Difficult seasons and times come to us all, but where do you or I place trust and how do I or you face fear?


As believers we should not be surprised that trials will come and with them, suffering. The writers of the New Testament make clear we will face such things. Their writings speak of suffering beyond illness and poverty common in their time and more about standing firm in faith and belief when those things will result in persecution.


When I read those things, I am sobered. I want to think and believe I would stand, but I cannot forget that Peter was sure that he would do so and when crunch time came in the courtyard he failed even as Jesus had told him that he would.


We talk often about that failing of Peter’s, but talk less often about how Jesus used it to a greater good. Peter came to know his own heart and weakness better and Jesus offered him grace and then used his boldness to build His church. The boldness was different than at the start for Peter. Now it was not based on His self-confidence, but rather his God-confidence and love.


I see that so clearly in 1 Peter when he writes to believers who were dispersed in the midst of difficult times. His character shines brightly as he exhorts believers to stand, as he seeks to encourage their hearts in the midst of suffering, and as he gives wise counsel on how to walk during such times. His words show he cares, tends, and feeds the sheep and lambs even as the Lord asked of him after He met him on the shore after He arose.


So how do I respond when difficulties come? When prayers go unanswered or answered differently than I pray?


Do I yield to Satan’s tactics of discouragement and fear or do I face what has come because of who Jesus is and who He is making me to be?


My prayer is found in 1 Peter 1:6-7 ESV:


“In this you rejoice, though now for a little while, if necessary, you have been grieved by various trials, so that the tested genuineness of your faith—more precious than gold that perishes though it is tested by fire—may be found to result in praise and glory and honor at the revelation of Jesus Christ.”








29 thoughts on “How Do We Respond?

  1. I so relate to this, Pam: “Sometimes I have discovered later that it was good He did not answer a prayer I had prayed because He had a “better” for me than I had asked.” If I had received all that I asked for, I’d be a mess right now. I’m glad God knows much more than we do!

  2. It does seem as if we are hanging on for dear life to the truth, and yet — “prone to wander, Lord, I feel it.” Peter’s words are bracing to me, written from a time of much persecution, and yet strong in the hope of bringing great glory to God! Thanks, Pam, for this timely message!

    1. Thanks, Michele! I was diving deeper into 1 Peter as a result of participating in a Simeon’s Trust workshop with and at our daughter’s church that greatly enriched my Bible study tools.

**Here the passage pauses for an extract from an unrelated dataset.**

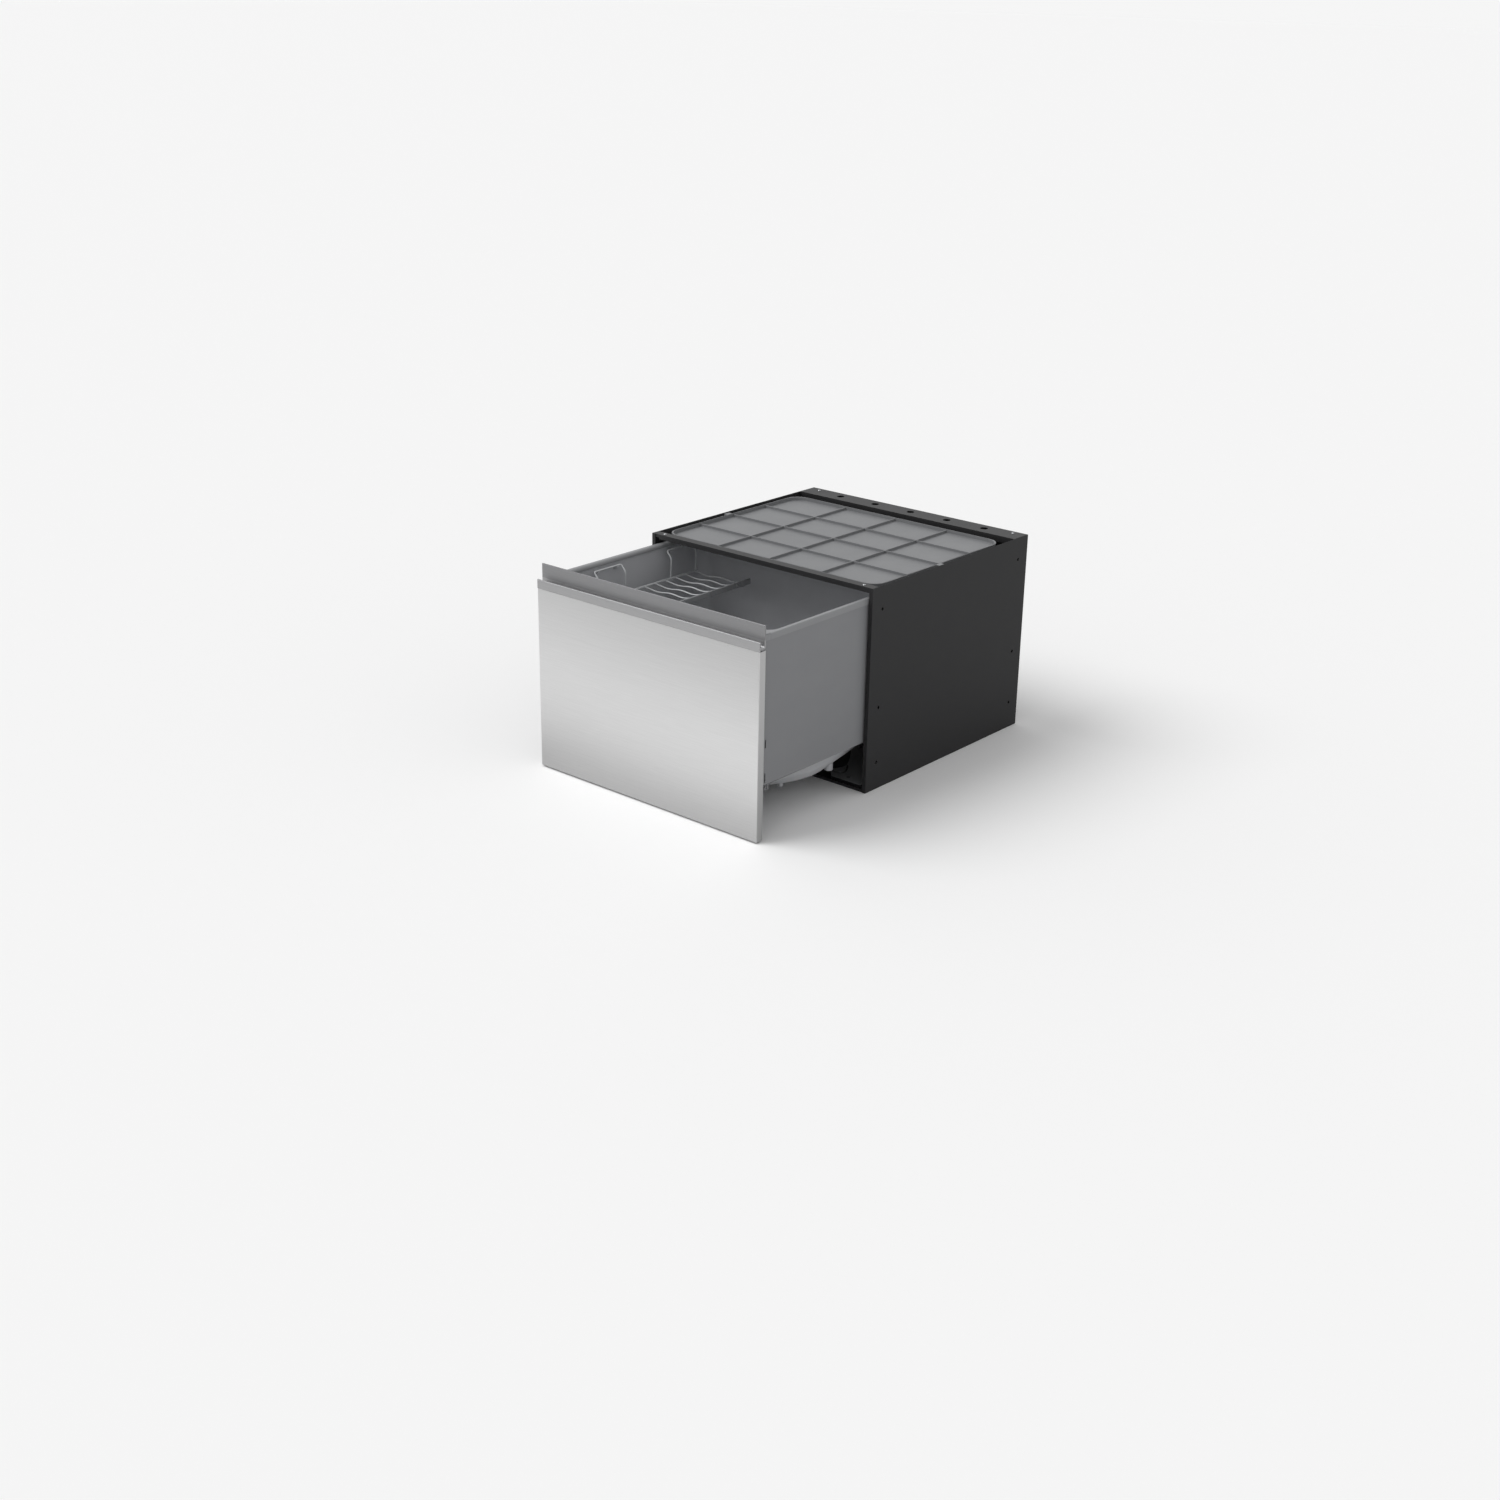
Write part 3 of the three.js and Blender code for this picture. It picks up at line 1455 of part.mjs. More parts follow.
part('panel_backing', panelBacking(), colours.zinc);
part('control_strip', controlStrip(), colours.rim);
part('control_module', controlModule(), colours.white);
buttonNames.forEach((name, i) => part(`button_${name}`, button(i), colours.dark));
part('sump_housing', sumpHousing(), colours.dark);
part('wash_motor', washMotor(), colours.white);
part('drain_pump', drainPump(), colours.dark);
part('filter_plate', filterPlate(), colours.zinc);
part('drain_filter', drainFilter(), colours.dark);
part('spray_arm', sprayArm(), colours.grey);
part('dispenser_body', dispenserBody(), colours.grey);
part('dispenser_lid', dispenserLid(), colours.rim);
part('base_rack', baseRack(), colours.wire);
for (const { name, s } of sides) part(`rack_side_${name}`, rackSide(s), colours.wire);
part('rack_end_front', rackEnd(-1), colours.wire);
part('rack_end_rear', rackEnd(1), colours.wire);
['left', 'middle', 'centre'].forEach((name, i) => {
  part(`fixed_tines_${name}`, fixedTines(fixedRows[i]), colours.wire);
});
['inner', 'outer'].forEach((name, i) => {
  part(`folding_tines_${name}`, foldingTines(foldingRows[i]), colours.wire);
});
part('rack_hanger_front', rackHanger(hangerSpans[0]), colours.wire);
part('rack_hanger_rear', rackHanger(hangerSpans[1]), colours.wire);
part('cup_rack', cupRack(), colours.wire);
part('cup_rack_edge', cupRackEdge(), colours.grey);

appliance.position.y = -chassisDepth / 2;

export default appliance;
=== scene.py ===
"""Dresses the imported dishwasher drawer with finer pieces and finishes, and lays a pale studio round it."""

import logging
import math
from dataclasses import dataclass
from enum import Enum
from typing import Iterable, Sequence

import bmesh
import bpy
from mathutils import Euler, Matrix, Vector


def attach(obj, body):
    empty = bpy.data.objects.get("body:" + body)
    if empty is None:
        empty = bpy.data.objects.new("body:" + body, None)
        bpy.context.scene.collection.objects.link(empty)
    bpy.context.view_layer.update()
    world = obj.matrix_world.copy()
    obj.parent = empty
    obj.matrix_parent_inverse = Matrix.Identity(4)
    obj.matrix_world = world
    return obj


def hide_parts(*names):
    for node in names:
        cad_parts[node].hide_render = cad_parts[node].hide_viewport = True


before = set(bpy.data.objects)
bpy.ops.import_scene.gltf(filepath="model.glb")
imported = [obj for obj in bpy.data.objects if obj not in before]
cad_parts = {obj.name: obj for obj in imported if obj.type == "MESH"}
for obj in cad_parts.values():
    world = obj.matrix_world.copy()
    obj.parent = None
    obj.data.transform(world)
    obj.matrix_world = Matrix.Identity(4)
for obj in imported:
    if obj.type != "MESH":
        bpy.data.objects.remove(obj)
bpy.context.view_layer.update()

log = logging.getLogger("dishwasher_drawer")

MM = 0.001
Row = Sequence[float]
Path = Sequence[Row]
Tree = bpy.types.NodeTree
Node = bpy.types.Node
Socket = bpy.types.NodeSocket


class Slot(Enum):
    """The record's material slots."""

    BRUSHED_STAINLESS = "brushed_stainless"
    TUB_MOULDING = "tub_moulding"
    RIM_MOULDING = "rim_moulding"
    CHASSIS_STEEL = "chassis_steel"
    ZINC_STEEL = "zinc_steel"
    RACK_WIRE = "rack_wire"
    DARK_MOULDING = "dark_moulding"
    PALE_MOULDING = "pale_moulding"
    MOTOR_METAL = "motor_metal"
    SEAL_RUBBER = "seal_rubber"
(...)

The First Principles taught were ones we used to delve into 1 Peter and I will likely never look at this epistle the same way again.

  3. Pam, this is such a great soul-searching question:”Do I yield to Satan’s tactics of discouragement and fear or do I face what has come because of who Jesus is and who He is making me to be?” And one that captures so well what I feel many days lately. It’s so easy to get swept along with the current of cynicism, but not so easy to look up and ask the hard questions. Thank you for pointing us to HIM once again! –Blessings to you!

    1. Thanks so much, Bettie! One of the blessings of this network of connection is how the Lord can use each of us to encourage and remind us of how we can walk in the midst of daily grinds and shadows. Blessings on your day!

  4. I agree with Meg that the excerpt from Batterson is powerful. I don’t think any of us would willingly pray for hard times to come, but we know they will. But God is always faithful. He has been with me through my hard times over the years and I am so thankful.

    It was good to read your words today, Pam, to remind us that we can confidently go through our trials because He is with us.

    Blessings to you! I’m visiting from #MomentsofHope

    1. Thanks, Gayl, I think it is hard for all of us. It was wonderful to hear from you again today. I have been following your quest for a healthier lifestyle.

  5. Hi Pam! As I read your post today, I thought about the year plus that my husband was unemployed. He would go on interviews, but never be chosen. It was so hard, and so uncertain. I didn’t understand why God would want to do this to us (like no one else had that problem).
    I can honestly say now that I am stronger for it. I still don’t like it, but I am accepting. If nothing else, I learned how to be empathetic to people in the same situation, and can tell them that it really will be okay.
    I think that’s what Peter learned too.

  6. Convicting points, Pam! I’m especially grateful for your point about Peter. God used his moment of weakness and denial tremendously. One of my favorite Bible lines to trace is Peter’s track from fisherman to fisher of men to denying Christ to fishermen to fisher of men. Jesus’ personal call to him after resurrection is a refuge for me! Thanks for sharing!

  7. That’s a powerful, powerful excerpt from Batterson – definitely something to mull on this week. It’s so much easier to want to be comfortable…not to have to walk through uncertainty and struggle. Thanks for this reminder that He uses every situation as a teaching tool!

    1. Pam, the stories of the men and women in the Bible always convict me. They pray for boldness not for safety. My values are often worldly not spiritual. Thank you for this illuminating post.

      1. I so agree about the conviction of the people we see in the Bible. They are not simple Bible stories, but rather profound testimonies of how God moves in the lives of those who commit to Him in both good times and bad.